AH: We talk about how gender roles limit girls and women. But you point out that the same stuff that divides girls and boys by gender has affected boys in a limiting way also.
AW: Yes, absolutely. It’s funny that people don’t always listen to the words, but on that one they seem to get the message. The song is amazing to sing because I can feel the chill happening in the audience.
AH: Is that a primary goal of songwriting? To reach people like that?
AW: I always thought I would “make it” but as I got older I realized – it’s hard to keep going, it’s hard to not know if you’re going to “make it” anymore. But the thing that always keeps me going is the thought that I am doing this for people. And I can make things that they need to hear. If I keep focused on that, instead of money or fame, it keeps me going. I was put on this earth to touch people like this. Even if it’s just one or two, that means a lot to me.
AH: “ Pink Cloud” is a duet with Will Kimbrough. What is it like working with him?
AW: He is the most lovely person, and so generous. He comes into the studio and it’s like a party. His guitar playing is dramatic but as a person he’s so easygoing and he puts everyone around him at ease. He’s so gifted, and everybody talks about his guitar playing, but — he can really sing!
AH: At the end of the album, the hidden “Supernova” is a special treat, and a little different from the rest.
AW: That song is the kind of song that I really like the most. It may not connect with people as much, but that one is really right up my alley. I’d make a whole album of that kind of song. I’ve learned that that style of song is a little more difficult for people to grab ahold of easily, but that makes me love it even more. Initially I wasn’t even sure what it was about, until my mother died right before I recorded the album, and it hit me – that song is really about life and death and just how fragile life is. It’s a star that can explode or implode at any moment. And I wrote it with my dear friend, who’s so talented.

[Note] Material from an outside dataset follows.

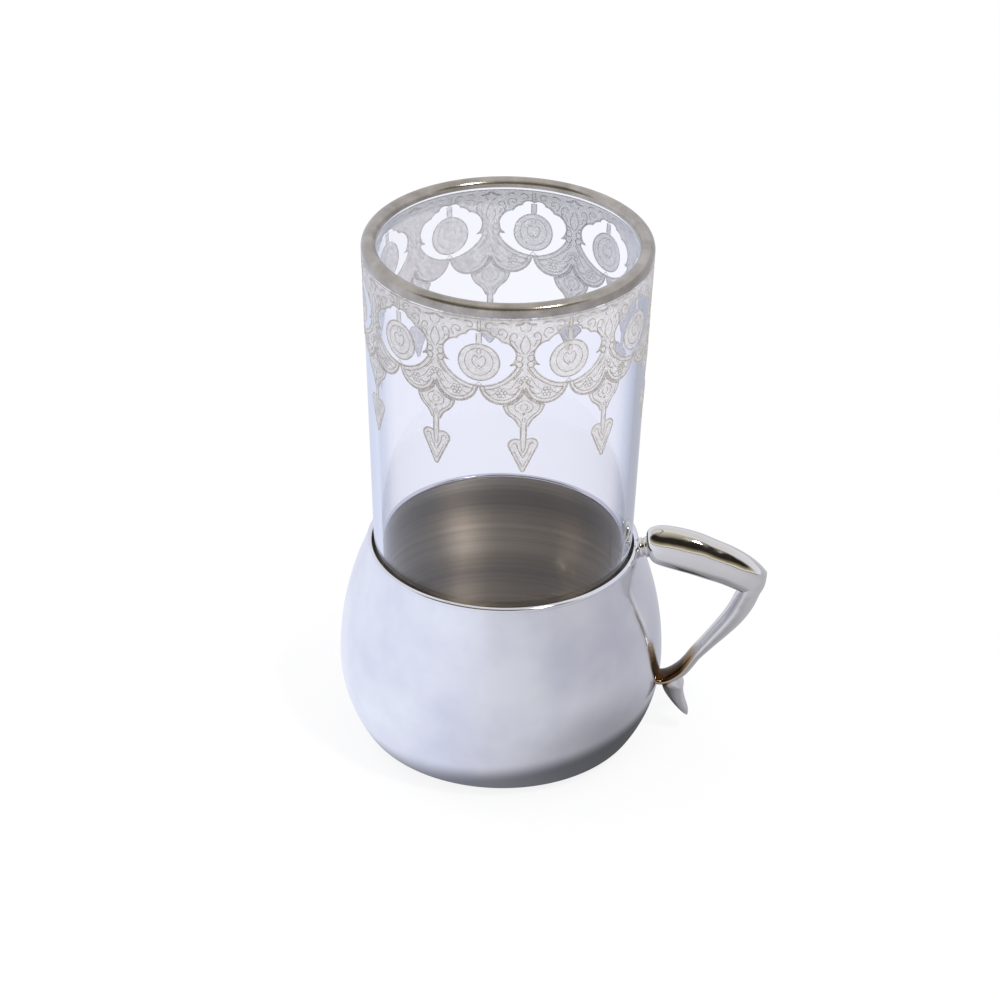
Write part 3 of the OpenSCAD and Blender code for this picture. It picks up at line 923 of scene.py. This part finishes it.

AH: Is that a direction for a future album?
AW: I’m not sure if I have a definite direction for the next album. I have a whole new album already written, and there’s a song on it that reminds me of that one. My muse just doesn’t want to obey the limits of really any kind of box!
AH: What’s it like working with Dave Coleman as your producer?
AW: He’s so talented, and he can pick up any instrument and make it sound exactly like whatever you were just vaguely describing, and he can get it exactly. And he also is really attentive to the way I want things to sound, I worked with some producers who are very strong willed, and that was cool too. But right now at this point in my career it’s so good to feel like I can take the reins a little, and he’s right there to pull it all together. I don’t want to minimize his role as a producer, but his personality is very relaxed and he’ll always ask how I hear it, how do I want it to sound, and that really works. He’s kind of like a magician in both his engineering abilities and in terms of his musicianship too.
AH: Is there anything you’d like fans to know?
AW: I want to remind people that hearing live music is a really special thing. With today’s technology and the way everything in the world happens so fast, I think people get tired and they forget. When I first moved to Nashville, I would remember every night thinking maybe I’m too tired, maybe I don’t want to go out. But I would go out, and every time, it would give me a jolt of something. In a way watching live music is like the best parts of attending church.
AH: What’s on the horizon for you?
AW: The album comes out January 25th. I’ve been to Europe, and now I’ll be touring in the US. I’ll be playing these songs, and bringing them to life. And at heart I’m a writer; I’m always toying with the idea of when I’ll get to record the next one!